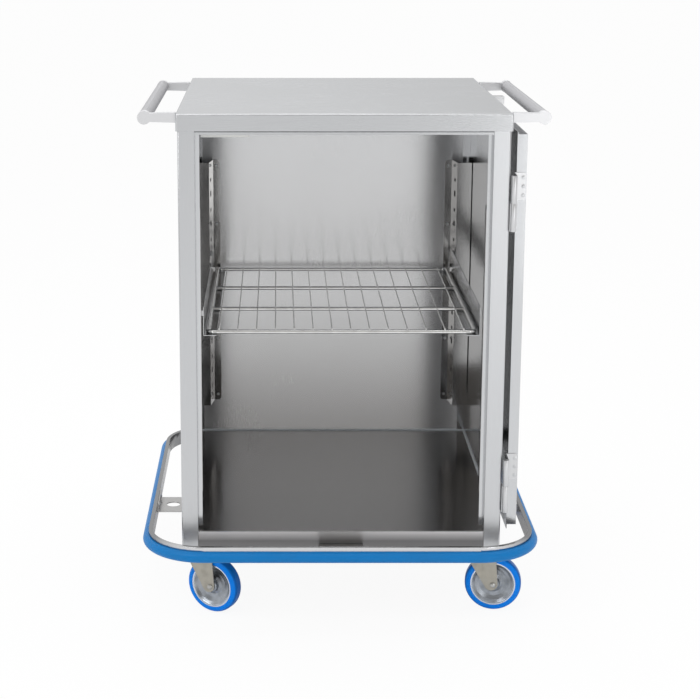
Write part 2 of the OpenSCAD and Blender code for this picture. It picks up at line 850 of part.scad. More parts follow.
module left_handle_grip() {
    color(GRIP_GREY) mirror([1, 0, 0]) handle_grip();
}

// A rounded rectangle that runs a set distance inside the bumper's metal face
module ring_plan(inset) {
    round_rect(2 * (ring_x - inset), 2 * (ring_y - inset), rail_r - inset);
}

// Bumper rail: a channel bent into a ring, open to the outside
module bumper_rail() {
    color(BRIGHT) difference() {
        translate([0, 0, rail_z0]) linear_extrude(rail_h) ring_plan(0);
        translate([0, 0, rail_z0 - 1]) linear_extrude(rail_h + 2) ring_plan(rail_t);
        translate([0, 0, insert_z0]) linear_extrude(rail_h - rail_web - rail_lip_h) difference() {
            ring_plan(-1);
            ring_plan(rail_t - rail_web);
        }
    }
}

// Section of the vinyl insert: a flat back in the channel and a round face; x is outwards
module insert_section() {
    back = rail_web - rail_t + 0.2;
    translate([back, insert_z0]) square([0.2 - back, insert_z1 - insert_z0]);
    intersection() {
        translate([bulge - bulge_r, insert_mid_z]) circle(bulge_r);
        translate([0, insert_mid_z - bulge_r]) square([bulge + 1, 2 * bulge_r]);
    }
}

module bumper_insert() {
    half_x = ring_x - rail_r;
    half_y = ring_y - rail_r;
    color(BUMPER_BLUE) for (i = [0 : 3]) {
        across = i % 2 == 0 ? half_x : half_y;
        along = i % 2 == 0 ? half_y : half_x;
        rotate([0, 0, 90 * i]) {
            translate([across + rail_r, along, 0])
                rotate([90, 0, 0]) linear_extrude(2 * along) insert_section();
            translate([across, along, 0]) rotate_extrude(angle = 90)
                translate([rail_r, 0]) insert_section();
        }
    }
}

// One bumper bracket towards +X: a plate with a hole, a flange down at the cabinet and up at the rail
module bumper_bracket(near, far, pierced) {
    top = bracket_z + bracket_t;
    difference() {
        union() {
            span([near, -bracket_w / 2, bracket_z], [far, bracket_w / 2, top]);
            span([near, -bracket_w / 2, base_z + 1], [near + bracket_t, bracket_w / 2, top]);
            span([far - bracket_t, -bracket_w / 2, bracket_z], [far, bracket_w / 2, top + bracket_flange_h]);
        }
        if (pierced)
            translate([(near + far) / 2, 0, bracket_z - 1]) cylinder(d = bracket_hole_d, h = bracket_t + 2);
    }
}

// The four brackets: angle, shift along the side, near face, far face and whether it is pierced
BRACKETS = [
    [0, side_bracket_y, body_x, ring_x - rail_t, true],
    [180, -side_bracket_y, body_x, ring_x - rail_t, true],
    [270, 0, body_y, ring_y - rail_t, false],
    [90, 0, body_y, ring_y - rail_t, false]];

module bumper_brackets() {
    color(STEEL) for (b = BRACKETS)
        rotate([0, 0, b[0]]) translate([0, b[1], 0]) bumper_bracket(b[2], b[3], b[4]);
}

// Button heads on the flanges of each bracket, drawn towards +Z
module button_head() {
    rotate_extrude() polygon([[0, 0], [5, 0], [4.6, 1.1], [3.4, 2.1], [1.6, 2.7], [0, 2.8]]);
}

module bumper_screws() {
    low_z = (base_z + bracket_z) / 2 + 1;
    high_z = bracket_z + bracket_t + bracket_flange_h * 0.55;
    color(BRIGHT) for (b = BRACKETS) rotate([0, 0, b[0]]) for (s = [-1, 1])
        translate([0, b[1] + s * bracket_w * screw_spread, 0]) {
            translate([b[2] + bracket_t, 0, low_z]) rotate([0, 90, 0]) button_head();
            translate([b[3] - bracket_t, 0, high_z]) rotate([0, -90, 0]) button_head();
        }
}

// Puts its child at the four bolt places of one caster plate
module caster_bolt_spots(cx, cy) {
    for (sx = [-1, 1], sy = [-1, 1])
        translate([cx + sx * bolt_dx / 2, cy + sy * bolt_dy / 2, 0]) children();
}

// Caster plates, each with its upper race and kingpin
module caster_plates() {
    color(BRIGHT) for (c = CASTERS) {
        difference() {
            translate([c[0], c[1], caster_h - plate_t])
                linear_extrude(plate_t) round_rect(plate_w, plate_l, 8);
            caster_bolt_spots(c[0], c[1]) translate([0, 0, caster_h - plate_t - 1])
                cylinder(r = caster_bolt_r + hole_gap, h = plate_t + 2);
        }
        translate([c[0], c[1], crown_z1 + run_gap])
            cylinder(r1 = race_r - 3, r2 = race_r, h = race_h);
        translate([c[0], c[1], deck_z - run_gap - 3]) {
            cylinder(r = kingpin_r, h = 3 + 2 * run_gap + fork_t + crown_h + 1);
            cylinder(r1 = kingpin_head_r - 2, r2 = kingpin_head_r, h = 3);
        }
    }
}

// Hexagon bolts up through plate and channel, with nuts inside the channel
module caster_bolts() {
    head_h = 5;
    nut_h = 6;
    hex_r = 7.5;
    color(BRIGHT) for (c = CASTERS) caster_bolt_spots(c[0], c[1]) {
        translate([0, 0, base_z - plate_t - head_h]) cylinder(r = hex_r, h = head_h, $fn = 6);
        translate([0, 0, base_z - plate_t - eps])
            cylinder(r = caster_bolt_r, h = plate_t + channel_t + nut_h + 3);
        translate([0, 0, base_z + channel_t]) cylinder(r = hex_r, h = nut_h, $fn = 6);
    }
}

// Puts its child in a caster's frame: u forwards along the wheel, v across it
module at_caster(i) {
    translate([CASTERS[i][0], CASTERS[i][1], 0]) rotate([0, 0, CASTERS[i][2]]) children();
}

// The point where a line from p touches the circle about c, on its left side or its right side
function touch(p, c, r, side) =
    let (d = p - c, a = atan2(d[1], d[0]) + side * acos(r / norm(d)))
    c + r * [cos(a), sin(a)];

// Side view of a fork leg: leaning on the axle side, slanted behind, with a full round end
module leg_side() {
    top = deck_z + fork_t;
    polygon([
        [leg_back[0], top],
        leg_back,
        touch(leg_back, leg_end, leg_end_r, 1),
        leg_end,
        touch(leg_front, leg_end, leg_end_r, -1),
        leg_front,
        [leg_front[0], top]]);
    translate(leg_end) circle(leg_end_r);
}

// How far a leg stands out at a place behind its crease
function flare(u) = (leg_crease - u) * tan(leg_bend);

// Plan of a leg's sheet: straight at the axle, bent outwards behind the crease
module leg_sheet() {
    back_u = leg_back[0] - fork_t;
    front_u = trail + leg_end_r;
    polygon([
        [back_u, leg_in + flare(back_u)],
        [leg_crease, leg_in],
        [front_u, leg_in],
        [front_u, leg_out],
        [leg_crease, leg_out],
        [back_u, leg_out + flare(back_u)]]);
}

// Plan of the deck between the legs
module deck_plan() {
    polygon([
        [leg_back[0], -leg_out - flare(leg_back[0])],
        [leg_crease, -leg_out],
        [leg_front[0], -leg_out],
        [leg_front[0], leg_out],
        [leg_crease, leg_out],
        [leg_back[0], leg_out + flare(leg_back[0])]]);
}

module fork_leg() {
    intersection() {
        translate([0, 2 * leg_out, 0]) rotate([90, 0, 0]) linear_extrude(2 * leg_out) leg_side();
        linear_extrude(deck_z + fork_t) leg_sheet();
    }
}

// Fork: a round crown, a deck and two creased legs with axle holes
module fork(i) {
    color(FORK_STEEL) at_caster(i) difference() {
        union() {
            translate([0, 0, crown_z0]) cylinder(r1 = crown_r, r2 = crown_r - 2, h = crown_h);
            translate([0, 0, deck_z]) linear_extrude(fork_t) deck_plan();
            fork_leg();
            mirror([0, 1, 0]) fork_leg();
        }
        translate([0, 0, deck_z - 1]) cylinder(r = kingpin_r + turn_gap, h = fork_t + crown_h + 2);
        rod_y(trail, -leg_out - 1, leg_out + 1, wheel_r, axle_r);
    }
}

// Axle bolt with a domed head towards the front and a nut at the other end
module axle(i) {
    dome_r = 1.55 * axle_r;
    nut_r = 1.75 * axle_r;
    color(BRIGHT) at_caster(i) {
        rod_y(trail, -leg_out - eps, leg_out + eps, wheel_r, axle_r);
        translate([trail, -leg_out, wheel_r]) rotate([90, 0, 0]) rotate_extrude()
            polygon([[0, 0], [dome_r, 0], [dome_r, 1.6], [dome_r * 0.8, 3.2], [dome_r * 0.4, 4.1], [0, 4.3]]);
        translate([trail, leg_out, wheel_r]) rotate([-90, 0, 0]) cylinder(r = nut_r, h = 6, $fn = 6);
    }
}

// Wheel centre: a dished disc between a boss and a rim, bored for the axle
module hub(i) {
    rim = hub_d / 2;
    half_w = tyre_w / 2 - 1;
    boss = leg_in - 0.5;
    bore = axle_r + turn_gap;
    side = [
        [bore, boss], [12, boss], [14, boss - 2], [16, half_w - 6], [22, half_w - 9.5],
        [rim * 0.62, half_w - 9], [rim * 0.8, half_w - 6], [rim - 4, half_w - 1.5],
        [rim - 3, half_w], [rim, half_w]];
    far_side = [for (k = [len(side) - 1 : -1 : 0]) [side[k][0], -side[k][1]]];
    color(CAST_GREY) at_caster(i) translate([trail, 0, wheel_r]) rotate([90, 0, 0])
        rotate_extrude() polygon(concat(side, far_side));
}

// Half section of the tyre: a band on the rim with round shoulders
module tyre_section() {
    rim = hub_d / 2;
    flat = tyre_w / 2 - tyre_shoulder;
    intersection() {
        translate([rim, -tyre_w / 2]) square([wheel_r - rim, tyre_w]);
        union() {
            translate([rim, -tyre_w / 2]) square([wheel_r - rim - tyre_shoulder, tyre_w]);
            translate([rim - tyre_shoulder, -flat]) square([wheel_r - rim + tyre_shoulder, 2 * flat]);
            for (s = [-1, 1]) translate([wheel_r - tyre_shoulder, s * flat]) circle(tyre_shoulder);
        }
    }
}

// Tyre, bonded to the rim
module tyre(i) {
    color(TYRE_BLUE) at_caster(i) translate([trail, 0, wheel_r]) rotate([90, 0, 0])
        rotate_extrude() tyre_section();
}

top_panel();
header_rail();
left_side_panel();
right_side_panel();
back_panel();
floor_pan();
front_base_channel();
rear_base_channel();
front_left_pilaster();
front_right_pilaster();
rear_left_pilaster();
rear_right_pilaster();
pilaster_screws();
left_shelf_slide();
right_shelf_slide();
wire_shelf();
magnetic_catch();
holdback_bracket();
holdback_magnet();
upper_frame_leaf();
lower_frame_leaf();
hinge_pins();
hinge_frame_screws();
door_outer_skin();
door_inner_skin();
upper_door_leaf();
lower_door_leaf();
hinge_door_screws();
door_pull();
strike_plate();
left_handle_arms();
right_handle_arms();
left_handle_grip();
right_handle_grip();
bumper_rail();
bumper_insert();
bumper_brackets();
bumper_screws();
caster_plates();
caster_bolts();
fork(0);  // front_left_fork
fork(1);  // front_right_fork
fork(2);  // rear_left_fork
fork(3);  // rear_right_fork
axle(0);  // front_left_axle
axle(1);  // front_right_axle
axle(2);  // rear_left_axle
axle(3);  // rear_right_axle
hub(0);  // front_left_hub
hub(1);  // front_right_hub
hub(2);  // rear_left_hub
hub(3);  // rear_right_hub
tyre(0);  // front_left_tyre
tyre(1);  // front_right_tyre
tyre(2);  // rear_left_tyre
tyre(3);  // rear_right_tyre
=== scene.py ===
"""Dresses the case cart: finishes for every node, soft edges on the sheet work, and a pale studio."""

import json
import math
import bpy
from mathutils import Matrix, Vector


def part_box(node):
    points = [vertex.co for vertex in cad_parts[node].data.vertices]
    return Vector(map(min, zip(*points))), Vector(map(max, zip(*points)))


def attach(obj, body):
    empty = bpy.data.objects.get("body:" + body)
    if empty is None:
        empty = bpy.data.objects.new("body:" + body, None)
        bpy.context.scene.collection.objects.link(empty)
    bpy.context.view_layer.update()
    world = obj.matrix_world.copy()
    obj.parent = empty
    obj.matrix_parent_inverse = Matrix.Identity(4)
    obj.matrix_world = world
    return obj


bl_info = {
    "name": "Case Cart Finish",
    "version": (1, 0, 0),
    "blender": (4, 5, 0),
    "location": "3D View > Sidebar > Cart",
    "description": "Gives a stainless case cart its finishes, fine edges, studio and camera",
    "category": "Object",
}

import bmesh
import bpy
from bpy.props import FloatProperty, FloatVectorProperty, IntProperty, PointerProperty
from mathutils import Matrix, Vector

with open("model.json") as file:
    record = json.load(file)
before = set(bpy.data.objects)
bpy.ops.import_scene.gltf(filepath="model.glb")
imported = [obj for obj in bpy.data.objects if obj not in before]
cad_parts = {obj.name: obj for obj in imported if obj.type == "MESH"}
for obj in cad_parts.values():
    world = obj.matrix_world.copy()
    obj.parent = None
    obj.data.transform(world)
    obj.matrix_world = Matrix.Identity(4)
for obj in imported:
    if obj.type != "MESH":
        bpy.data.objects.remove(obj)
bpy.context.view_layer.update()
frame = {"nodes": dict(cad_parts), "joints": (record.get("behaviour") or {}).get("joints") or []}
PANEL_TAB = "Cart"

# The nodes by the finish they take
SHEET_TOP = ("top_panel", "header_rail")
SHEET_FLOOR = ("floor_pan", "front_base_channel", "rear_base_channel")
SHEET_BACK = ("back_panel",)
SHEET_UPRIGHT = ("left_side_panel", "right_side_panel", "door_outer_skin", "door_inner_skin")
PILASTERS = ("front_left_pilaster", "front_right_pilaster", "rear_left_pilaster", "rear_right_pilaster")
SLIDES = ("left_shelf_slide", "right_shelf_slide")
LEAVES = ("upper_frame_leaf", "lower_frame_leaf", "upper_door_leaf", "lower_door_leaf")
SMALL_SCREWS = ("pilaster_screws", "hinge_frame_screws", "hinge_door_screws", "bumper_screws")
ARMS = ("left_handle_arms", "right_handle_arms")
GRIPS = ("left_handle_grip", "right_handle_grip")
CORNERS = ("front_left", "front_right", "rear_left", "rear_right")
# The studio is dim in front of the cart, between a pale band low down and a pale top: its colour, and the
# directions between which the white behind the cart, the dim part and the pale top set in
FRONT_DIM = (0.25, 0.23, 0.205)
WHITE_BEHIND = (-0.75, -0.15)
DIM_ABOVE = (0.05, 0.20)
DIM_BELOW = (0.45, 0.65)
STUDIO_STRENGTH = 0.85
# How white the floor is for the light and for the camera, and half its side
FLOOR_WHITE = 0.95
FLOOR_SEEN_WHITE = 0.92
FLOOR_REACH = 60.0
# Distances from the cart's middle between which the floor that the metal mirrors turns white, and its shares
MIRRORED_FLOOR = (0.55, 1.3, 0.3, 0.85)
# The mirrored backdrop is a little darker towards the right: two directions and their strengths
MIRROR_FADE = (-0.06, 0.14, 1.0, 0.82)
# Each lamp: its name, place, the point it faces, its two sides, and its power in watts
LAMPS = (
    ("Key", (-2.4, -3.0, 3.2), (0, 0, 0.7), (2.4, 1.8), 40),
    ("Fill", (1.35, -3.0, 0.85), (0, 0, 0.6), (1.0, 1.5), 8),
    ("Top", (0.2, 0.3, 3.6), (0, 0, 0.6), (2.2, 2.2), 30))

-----

- OBJECTIVE -
The lines to quote run from the one containing "import math" to the one containing "obj.parent = empty". Quote them exactly, with both of those lines, and nothing else.

- FULL OUTPUT -
import math
import bpy
from mathutils import Matrix, Vector


def part_box(node):
    points = [vertex.co for vertex in cad_parts[node].data.vertices]
    return Vector(map(min, zip(*points))), Vector(map(max, zip(*points)))


def attach(obj, body):
    empty = bpy.data.objects.get("body:" + body)
    if empty is None:
        empty = bpy.data.objects.new("body:" + body, None)
        bpy.context.scene.collection.objects.link(empty)
    bpy.context.view_layer.update()
    world = obj.matrix_world.copy()
    obj.parent = empty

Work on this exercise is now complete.